Data records –
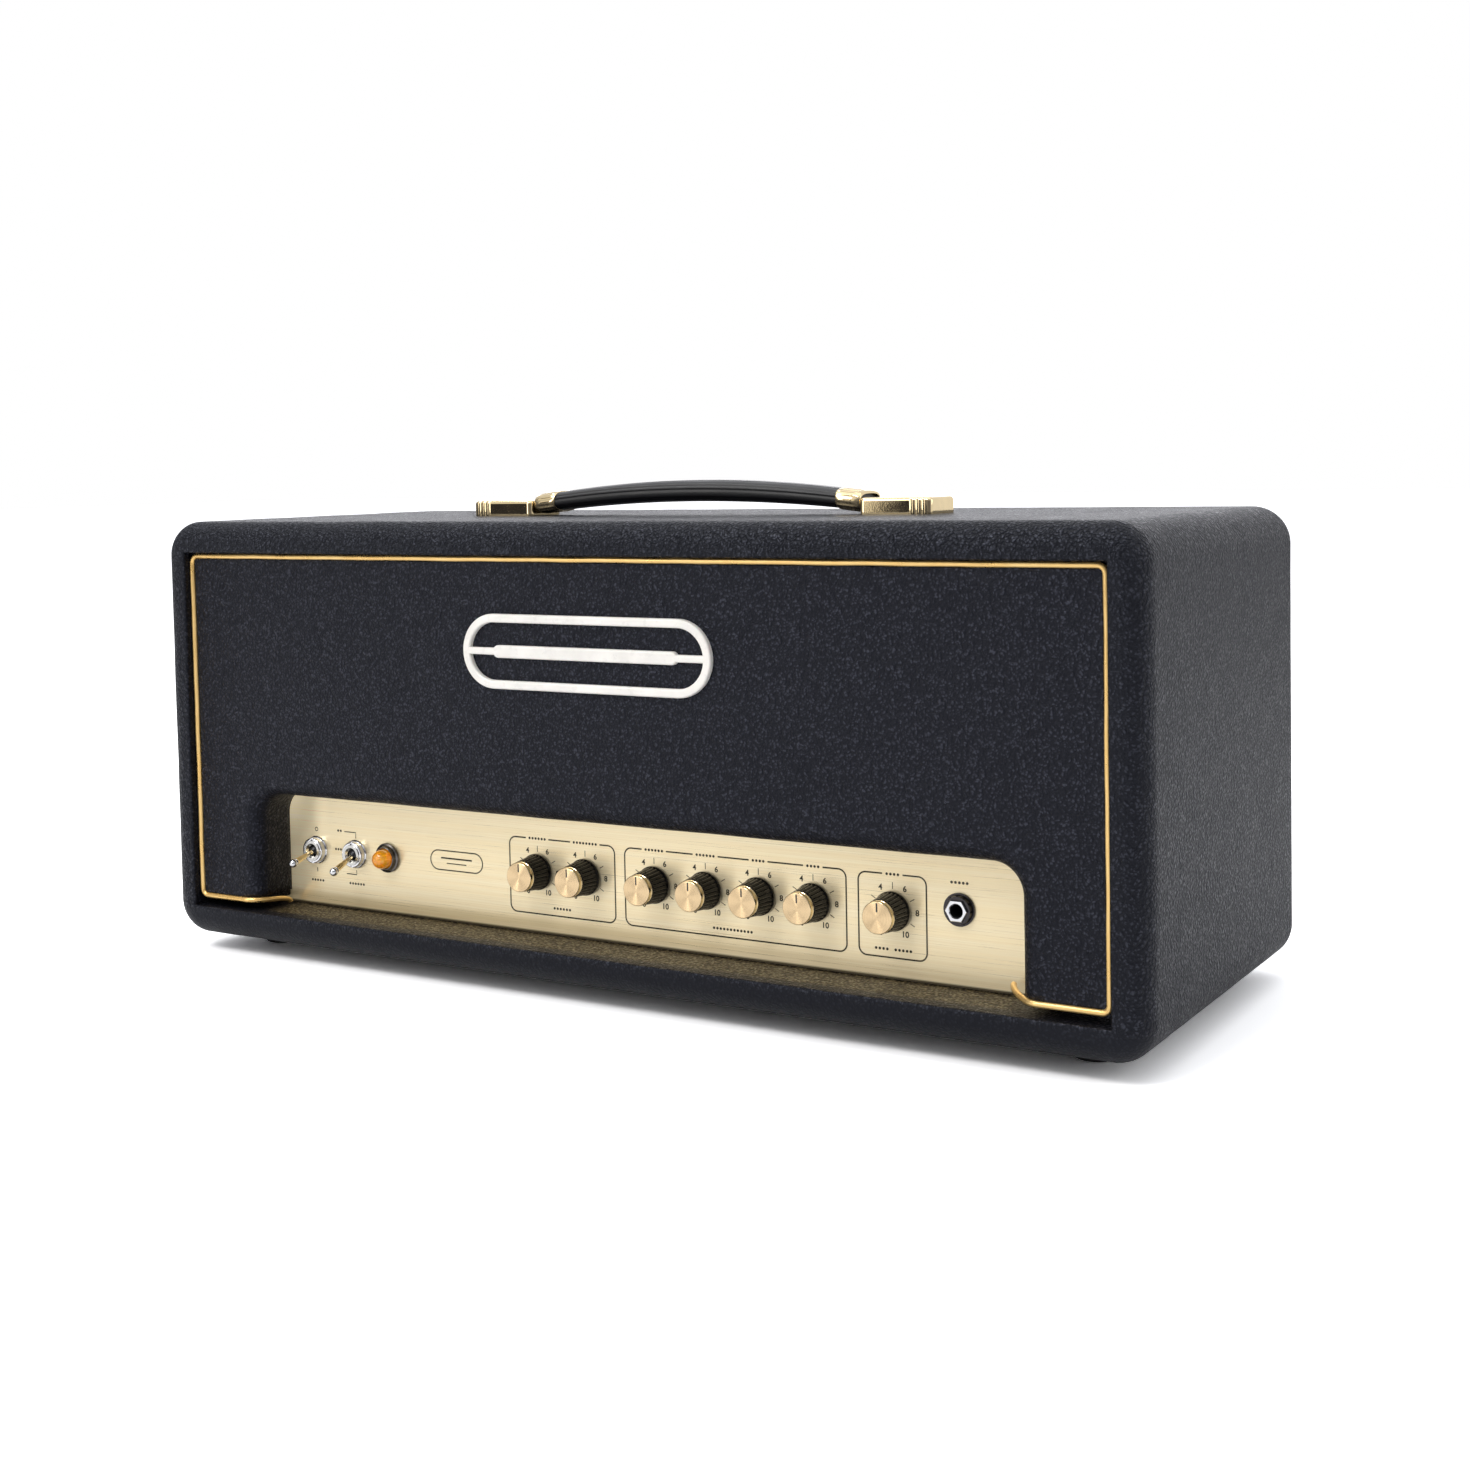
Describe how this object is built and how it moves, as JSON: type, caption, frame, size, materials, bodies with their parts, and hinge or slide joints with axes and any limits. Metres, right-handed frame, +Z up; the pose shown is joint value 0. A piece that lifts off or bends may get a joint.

...

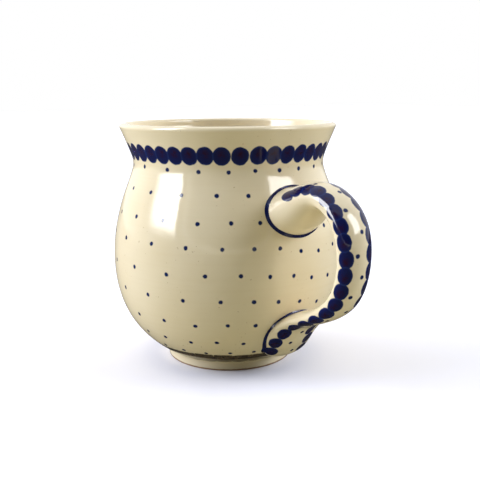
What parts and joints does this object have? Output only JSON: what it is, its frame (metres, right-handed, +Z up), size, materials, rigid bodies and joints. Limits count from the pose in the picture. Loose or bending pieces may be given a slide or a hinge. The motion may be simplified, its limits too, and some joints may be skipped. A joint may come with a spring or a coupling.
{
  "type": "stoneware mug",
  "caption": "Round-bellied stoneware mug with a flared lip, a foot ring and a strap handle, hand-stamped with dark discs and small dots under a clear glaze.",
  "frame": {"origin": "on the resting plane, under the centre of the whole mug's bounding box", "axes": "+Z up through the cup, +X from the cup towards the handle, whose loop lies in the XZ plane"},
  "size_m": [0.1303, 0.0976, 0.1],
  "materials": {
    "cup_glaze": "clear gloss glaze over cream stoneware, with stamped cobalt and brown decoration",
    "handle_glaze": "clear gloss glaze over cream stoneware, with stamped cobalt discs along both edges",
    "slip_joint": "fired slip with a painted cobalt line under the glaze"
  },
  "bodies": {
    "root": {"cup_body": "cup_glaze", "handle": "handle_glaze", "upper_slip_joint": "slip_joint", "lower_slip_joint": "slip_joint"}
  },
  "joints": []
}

Directions –
From the entries above, list each line with "right" in it.

Written response –
Describe how this object is built and how it moves, as JSON: type, caption, frame, size, materials, bodies with their parts, and hinge or slide joints with axes and any limits. Metres, right-handed frame, +Z up; the pose shown is joint value 0. A piece that lifts off or bends may get a joint.
What parts and joints does this object have? Output only JSON: what it is, its frame (metres, right-handed, +Z up), size, materials, rigid bodies and joints. Limits count from the pose in the picture. Loose or bending pieces may be given a slide or a hinge. The motion may be simplified, its limits too, and some joints may be skipped. A joint may come with a spring or a coupling.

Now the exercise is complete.